São os cigarros fumados e os gorós tomados pelos cantos do condomínio na costa mexicana que aproximam Franco de Polo. E quem é Polo? "O rapaz, como o chamavam os moradores, isso é o que ele era. O aparador de grama, o podador de galhos, o recolhedor de merda, o lavador de carros alheios, o bobalhão que chegava correndo quando aqueles desgraçados o chamavam com um assobio: o criadinho. Como havia chegado naquele ponto em sua vida?, perguntava-se sem achar resposta. E como diabos se libertaria? Outra pergunta que ficava sem resposta".

Um funcionário e um morador metidos numa violenta presepada conduzirão toda a narrativa. É evidente o contraste entre a vida de Polo e a de Franco. Se este está abobalhado em suas superficialidades, aquele não sabe o que fazer para tomar as rédeas de seu destino. "E que caralho era aquilo de 'objetivo de vida'? Sempre deixava essa parte em branco porque não sabia que merda preencher ali". Assim que Polo, o grande personagem de "Páradais", portava-se diante de um formulário de solicitação de empregos.

Páradais, da mexicana Fernanda Melchor - Reprodução - Reprodução
Imagem: Reprodução

Polo é feio como uma bofetada na cara de Deus. Isso segundo a própria mãe, que o obrigara a trabalhar após ser reprovado em seis matérias na escola, jogando fora uma oportunidade rara em sua família. Sob pretexto de evitar que o garoto gastasse todo o dinheiro com álcool, a mulher confisca o salário do filho feito de capacho pelo patrão. Não bastassem os problemas domésticos e a falta de horizontes, a pele escura soa como mais uma adversidade para que Polo arrume alguma chance de melhorar sua vida. Certas características da pobreza também se assemelham em toda a América.

O desamparo e o abismo social são aspectos importantes do trabalho de Fernanda. Mas o que está mesmo no cerne de sua escrita é a miríade de violências que homens infligem contra as mulheres. Habitam a prosa da mexicana machões e machinhos que sempre desconfiam de suas companheiras ou atribuem ao sexo oposto a culpa pelas desgraças de suas vidas. São indivíduos que têm a certeza de poder fazer o que bem entendem com aquelas que desejam ou repudiam. Em "Páradais", essa virulência tão em voga na literatura latino-americana é outro elemento a aproximar rapazes de realidades bem diferentes.

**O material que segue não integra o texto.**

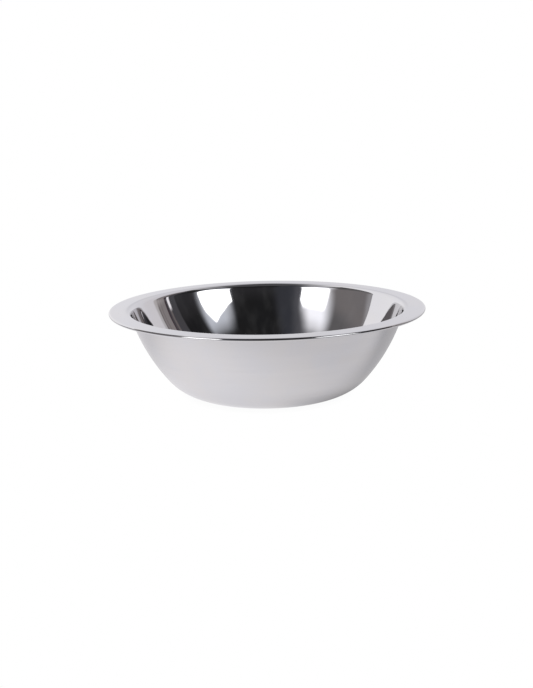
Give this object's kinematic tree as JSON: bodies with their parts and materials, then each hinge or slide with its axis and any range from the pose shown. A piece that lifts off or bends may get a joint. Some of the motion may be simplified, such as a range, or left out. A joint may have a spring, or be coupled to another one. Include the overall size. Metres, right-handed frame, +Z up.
{
  "type": "mixing bowl",
  "caption": "Wide-rimmed round mixing bowl of polished sheet steel, with a flat rim whose edge is folded under and a base with a slightly raised middle.",
  "frame": {"origin": "centre of the base, on the surface that the bowl stands on", "axes": "+Z up along the bowl's axis; the bowl is the same all round, so +X and +Y are any two level directions at a right angle"},
  "size_m": [0.24, 0.24, 0.0665],
  "materials": {
    "polished_steel": "polished"
  },
  "bodies": {
    "root": {"bowl": "polished_steel"}
  },
  "joints": []
}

A busca por certa liberdade que ninguém sabe exatamente o que é, a formação e a deformação dos desejos, o legado familiar como variável capaz de mudar destinos e a ambição em contraste com a necessidade da grana são traços marcantes deste trabalho de Fernanda. Bem como a força do imaginário e a perigosa falta de noção da distância que há entre a fantasia e o real. A autora é novamente bem-sucedida ao mergulhar no íntimo de jovens homens para investigar como uma série de influências díspares forjam a cultura machista e misógina na qual estamos metidos, com sujeitos que vivem entre o açoite e a vontade de açoitar.

E faz isso entregando mais uma vez um livro de linguagem furiosa, intensa, feito de parágrafos longuíssimos onde tons e vozes se alternam para narrar muito em pouco espaço. Fernanda exige fôlego e concentração do leitor, caso contrário muitos poderão se perder em suas páginas da mesma forma como seus personagens se perdem entre suas necessidades, revoltas, frustrações e desejos.